The tax structure is another issue. “Absence of 100 per cent FDI was not holding back investments in luxury retail space. It is duties on these products rather than lack of funds, which is a problem,” Mr Kumar points out.

Real estate players, especially those focused on luxury retailing, are also treading cautiously. The Prestige Group, which developed India’s first luxury mall, ‘UB City: The Collection’ in Bangalore, feels that it would be ‘premature’ to gauge the impact of this.

Mr Venkat K. Narayana, CFO, Prestige Group, says at present, the company is in favour of developing its ‘Forum Mall’ concept, which caters to the mass. “The decision to build more luxury malls depends on the interest or awareness of the brands and also affordability, as the targeted customers are an elite few,” he adds.

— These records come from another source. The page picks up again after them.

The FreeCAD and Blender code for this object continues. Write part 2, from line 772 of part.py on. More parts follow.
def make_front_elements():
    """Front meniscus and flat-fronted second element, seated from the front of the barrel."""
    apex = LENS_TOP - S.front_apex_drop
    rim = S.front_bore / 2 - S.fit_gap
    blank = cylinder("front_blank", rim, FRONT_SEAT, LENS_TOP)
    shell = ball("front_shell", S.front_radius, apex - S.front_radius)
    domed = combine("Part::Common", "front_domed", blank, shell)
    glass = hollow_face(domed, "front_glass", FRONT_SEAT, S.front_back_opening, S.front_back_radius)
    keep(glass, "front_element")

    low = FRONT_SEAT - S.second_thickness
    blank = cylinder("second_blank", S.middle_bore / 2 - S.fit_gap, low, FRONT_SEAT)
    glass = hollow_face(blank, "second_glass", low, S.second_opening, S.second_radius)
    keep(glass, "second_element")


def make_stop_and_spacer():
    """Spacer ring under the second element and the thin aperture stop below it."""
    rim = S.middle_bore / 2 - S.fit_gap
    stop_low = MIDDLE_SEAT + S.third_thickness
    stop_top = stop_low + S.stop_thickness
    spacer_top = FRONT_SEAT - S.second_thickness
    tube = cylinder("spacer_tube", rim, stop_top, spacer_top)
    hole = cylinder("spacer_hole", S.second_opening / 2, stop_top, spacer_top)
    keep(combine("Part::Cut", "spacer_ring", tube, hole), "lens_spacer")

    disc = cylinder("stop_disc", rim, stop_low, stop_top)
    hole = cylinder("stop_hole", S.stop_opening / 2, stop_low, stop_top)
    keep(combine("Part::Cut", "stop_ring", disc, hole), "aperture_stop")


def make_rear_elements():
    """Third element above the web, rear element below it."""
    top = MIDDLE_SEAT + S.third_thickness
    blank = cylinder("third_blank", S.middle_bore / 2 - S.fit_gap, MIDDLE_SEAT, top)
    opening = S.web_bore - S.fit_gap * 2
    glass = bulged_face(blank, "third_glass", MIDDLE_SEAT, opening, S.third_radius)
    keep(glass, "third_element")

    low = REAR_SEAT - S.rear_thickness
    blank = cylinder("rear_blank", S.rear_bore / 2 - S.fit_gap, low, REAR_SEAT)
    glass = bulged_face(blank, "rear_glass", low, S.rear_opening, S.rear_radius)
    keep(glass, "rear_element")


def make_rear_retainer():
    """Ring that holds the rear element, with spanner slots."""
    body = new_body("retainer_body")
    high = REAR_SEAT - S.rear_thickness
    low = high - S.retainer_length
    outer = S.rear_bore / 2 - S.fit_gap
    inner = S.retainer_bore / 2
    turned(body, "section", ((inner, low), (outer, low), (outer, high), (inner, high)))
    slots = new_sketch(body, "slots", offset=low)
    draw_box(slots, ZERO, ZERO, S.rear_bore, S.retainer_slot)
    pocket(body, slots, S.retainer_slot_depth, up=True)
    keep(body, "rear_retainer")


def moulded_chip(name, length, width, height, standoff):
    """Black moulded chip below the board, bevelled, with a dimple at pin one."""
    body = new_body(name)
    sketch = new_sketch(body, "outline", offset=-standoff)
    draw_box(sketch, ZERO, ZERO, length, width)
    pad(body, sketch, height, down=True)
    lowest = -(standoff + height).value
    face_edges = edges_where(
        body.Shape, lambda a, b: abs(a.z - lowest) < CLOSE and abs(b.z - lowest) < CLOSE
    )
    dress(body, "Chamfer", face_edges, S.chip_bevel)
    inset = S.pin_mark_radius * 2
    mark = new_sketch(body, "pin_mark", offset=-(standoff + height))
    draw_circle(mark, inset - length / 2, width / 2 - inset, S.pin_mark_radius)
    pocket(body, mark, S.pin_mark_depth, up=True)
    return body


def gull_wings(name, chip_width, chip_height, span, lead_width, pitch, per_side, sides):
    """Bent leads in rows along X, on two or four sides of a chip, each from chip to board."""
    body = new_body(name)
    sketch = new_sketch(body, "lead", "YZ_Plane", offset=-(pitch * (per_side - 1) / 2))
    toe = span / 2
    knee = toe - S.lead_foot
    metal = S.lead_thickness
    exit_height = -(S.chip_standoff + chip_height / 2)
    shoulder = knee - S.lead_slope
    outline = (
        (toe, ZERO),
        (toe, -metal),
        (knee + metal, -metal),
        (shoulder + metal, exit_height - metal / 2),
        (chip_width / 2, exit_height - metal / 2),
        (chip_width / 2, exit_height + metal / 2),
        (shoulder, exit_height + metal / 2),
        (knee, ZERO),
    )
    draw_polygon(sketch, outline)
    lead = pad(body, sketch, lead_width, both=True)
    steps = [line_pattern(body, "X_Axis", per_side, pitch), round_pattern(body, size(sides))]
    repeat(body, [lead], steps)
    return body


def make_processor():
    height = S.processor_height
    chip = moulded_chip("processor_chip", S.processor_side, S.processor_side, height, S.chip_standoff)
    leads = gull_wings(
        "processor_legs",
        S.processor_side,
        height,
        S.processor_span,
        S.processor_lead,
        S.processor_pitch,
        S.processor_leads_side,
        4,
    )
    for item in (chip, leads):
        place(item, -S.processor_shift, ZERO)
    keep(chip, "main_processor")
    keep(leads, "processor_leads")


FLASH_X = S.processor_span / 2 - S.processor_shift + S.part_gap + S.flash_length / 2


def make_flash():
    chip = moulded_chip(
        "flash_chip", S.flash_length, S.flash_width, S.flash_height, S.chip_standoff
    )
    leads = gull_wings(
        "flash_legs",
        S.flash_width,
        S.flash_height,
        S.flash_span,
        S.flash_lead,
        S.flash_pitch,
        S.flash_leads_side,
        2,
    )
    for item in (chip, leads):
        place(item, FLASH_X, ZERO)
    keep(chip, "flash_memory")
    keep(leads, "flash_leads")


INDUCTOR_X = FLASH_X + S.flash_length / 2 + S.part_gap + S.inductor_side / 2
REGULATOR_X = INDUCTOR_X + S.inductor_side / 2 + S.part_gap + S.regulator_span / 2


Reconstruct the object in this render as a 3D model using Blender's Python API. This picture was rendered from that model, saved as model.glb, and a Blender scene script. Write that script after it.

More than the investment issue, cracking the Indian consumer will be a tougher challenge, analysts say. “I do not see a dramatic shift in the retail space. A luxury brand needs a consistent experience in a new market,” says Mr Devangshu Dutta, CEO, Third Eyesight.

India Inc, though, is upbeat about the development, with industry bodies such as FICCI, CII and Assocham welcoming the move. Overall, says Mr Goldie Dhama, Associate Director, PwC, “Allowing 100 per cent FDI in single brand retail will help in bringing in new products, brands and best practices. It will also help companies already present in India in ramping up their production as they will be able to fund the Indian businesses.”

Brand consultant Mr Harish Bijoor does not think this would make a dramatic difference to the brand presence of foreign brands that are already here. “It would, of course, provide the overseas brand the complete ownership in managing the brand, rather than depend on local franchisees to grow the brand here. This would make a difference to new entities which are entering the country now. They will gain the most. Otherwise, I don’t see the landscape changing much.”